The Birth of Korean Cool

The Birth of Korean Cool by Euny Hong

If I had to name one country that has significantly risen in the totempole of the world in the last ten years, it would be Korea. Yes, if we were talking about politics or economy, Korea wouldn’t even be an afterthought. But in terms of my daily life, Korea has undeniably conquered everything from smartphones, to music, to Korean drama (which my mom watches in the living room) to League of Legends to bulgogi. That said, I am not a particularly huge fan of Korea Inc. I still have an iPhone. I prefer ramen to bibimbap. Still, it’s telling how strong the Korean Wave (Hallyu) is when it inundates my life without my permission.

1) The economies of North Korea and South Korea were about the same size in the 1970s.

A strong theme that came through in this book, written by someone born in America but forced to move back to Korea in her school years, is that Korea was a dirt poor country not long ago. It’s not that surprising, but it goes to show how much a border can do.

2) Irony is the privilege of wealthy nations.

True. You need to have a firm standing before you can make fun of yourself.

3) Corporal punishment at schools was only made illegal in 2011.

I take her section on education with a grain of salt, but her comment that the number of times a student gets hit is his/her class rank is quite resounding. The government also only recently made private tutoring (hakwon) legal, fearing that rich kids would benefit more. Education is still a huge deal. In 2013, College Board canceled the SATs for the entire country because of cheating.

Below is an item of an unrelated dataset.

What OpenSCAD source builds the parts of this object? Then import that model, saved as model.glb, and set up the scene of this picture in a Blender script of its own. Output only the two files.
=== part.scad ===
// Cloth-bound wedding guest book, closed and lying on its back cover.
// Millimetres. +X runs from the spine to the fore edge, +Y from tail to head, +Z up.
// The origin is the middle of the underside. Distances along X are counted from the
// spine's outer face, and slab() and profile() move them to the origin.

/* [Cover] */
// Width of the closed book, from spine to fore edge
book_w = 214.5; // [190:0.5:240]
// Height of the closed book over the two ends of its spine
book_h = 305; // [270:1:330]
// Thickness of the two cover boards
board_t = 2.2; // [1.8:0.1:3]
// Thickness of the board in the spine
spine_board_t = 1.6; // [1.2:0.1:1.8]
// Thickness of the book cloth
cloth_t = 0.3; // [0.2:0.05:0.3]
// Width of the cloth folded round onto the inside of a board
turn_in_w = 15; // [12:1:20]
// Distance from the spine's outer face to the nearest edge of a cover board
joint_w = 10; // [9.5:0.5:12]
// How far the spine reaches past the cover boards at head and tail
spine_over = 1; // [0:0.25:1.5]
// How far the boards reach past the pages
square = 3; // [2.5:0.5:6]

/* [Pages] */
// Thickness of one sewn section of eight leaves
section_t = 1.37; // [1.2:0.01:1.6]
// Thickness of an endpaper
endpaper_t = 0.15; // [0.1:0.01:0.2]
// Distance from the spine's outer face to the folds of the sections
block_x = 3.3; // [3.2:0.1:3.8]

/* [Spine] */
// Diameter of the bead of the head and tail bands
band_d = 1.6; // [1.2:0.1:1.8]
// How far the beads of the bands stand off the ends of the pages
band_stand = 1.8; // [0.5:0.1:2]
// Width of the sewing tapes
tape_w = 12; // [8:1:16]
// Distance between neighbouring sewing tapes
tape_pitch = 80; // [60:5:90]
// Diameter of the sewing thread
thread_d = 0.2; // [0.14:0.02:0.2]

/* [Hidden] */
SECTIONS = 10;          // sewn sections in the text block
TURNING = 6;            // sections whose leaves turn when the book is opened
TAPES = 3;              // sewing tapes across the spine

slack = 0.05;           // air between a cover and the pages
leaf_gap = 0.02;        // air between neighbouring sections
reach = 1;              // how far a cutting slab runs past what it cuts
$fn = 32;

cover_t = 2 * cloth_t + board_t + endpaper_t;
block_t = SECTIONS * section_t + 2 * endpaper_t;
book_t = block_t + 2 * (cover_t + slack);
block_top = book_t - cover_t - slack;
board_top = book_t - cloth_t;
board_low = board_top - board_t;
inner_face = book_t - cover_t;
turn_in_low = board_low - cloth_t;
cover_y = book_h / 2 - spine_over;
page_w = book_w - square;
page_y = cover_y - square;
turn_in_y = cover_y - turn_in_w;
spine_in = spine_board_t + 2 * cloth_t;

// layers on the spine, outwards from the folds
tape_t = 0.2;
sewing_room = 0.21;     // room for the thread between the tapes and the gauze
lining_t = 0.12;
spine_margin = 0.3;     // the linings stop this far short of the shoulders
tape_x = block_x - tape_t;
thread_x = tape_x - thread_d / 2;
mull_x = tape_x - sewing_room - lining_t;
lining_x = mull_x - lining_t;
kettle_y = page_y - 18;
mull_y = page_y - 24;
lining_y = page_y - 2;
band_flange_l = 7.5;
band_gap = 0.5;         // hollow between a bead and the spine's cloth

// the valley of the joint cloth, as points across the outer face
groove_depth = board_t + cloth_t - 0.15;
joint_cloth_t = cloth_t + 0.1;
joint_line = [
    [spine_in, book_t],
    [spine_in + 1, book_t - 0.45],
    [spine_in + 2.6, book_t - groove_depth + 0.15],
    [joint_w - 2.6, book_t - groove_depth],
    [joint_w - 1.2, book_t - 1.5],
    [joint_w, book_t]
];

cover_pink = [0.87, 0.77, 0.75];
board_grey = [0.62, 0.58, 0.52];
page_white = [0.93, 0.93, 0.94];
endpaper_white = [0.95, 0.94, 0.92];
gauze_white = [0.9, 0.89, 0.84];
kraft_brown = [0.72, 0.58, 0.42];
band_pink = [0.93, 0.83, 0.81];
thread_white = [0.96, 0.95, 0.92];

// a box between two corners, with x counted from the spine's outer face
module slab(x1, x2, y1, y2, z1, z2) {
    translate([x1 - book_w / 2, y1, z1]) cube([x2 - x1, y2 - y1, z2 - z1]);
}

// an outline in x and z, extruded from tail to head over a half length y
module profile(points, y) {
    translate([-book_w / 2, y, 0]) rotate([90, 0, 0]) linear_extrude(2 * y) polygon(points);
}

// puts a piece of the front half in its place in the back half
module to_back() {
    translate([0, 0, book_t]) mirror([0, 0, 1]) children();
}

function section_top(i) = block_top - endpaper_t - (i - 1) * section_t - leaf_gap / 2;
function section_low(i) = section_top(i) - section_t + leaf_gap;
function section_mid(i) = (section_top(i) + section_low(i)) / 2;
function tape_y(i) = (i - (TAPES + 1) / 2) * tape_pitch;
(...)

4) Kimchi used to not use red peppers, but salt got too expensive.

I also take this with a grain of salt. Hong also says that SARS helped the popularity of kimchi, as it has built a reputation for being healthy and good for your immune system. Korean food in general is becoming more popular, especially in the US, with David Chang at Momofuku, Hooni Kim at Danji, and Bobby Kwak inventing the bibimbap burger.

5) Han is a type of hatred towards fate exclusive to Koreans.

Hong portrays Han as a national mindset. She cites it as the reason that the country is able to work together. Koreans are all in it together – government, private companies, individuals. Koreans also take han out on the Japanese. South Korea even worked with North Korea to fight Japan over the Dokdo/Takeshima/Liancourt Rocks. The two rivals were also cohosts for the 2002 World Cup. This led to debates over naming, with some anecdotes of Korea changing their spelling to Corea so it came before J.

6) 1997 was a turning point.

In 1997, Korea got a loan from the IMF and determined that they would do everything possible to never have to resort to it again.

7) The government is a huge part of Kpop.

In 2009, the government used $91 million to save Kpop and implemented stricter controls over karaoke royalties. There is also a private investment fund for pop culture, meaning that both public and private stakeholders have huge bets on the success of Korea culture.Tracing the history of music in Korea, Hong says that modern Korean music started as entertainment for American soldiers, with the Kim Sisters being the first to perform on US national TV.

8) The government is a huge part of Kdrama and Kfilm. 

Winter Sonata was the first drama that sparked the boom. The government knows what it’s doing, targeting 3rd world countries who will look to Korea when they develop. One huge part of the success of Kdrama is the government-funded effort of putting subtitles in. This allows people in the Middle East, South America, and Southeast Asia to watch. As for movies, the government also has minimum quotas for Korean films vs foreign films. However, movies like Oldboy have been so successful that the quota is only symbolic.

9) Conquering Japan is one of the most important strategies.

The two are rivals. In particular, Korea targeted the music market and Sony. Japan has the largest music market in the world – even bigger than the U.S. – since people still buy nicely-packaged CDs. Many Korean groups focus on the Japanese market and succeed, like TVXQ. Most of the top artists also release Japanese versions of their songs. As for beating Sony, Samsung used to have terrible quality, but also turned itself around and actually had a bigger market cap as far back as 2002.

10) Why did Korea succeed?

In Asia, one important psychological factor is that Korea has never done any wrong to its neighbors. They didn’t invade like Japan and don’t exert their power like China. Instead, it’s building extremely effective soft power through its cultural exports.

Hallyu is the full package. Like I said at the beginning, Korea can easily be part of all aspects of your life. Electronics. Food. Entertainment. It’s about subscribing to the Korean brand. Just like Apple, Korea has built an ecosystem.

Korea benefitted from luck and timing. They bet on digital when the world decided to abandon analog. The internet was coming together, which allowed Korean culture to spread.

Most of all, the government has been consciously making good decisions. They know the future. They knew their internet had to be good, so Korea has the fastest speeds in the world. They are not afraid to poke their nose into industries. Kpop, TV, movies, and Samsung all got huge boosts from the government.

The Birth of Korean Cool is a quick, light read. The book is almost all positive, which is to be expected from the title. I didn’t really like Korea when I went this summer, but now I kind of want to go again.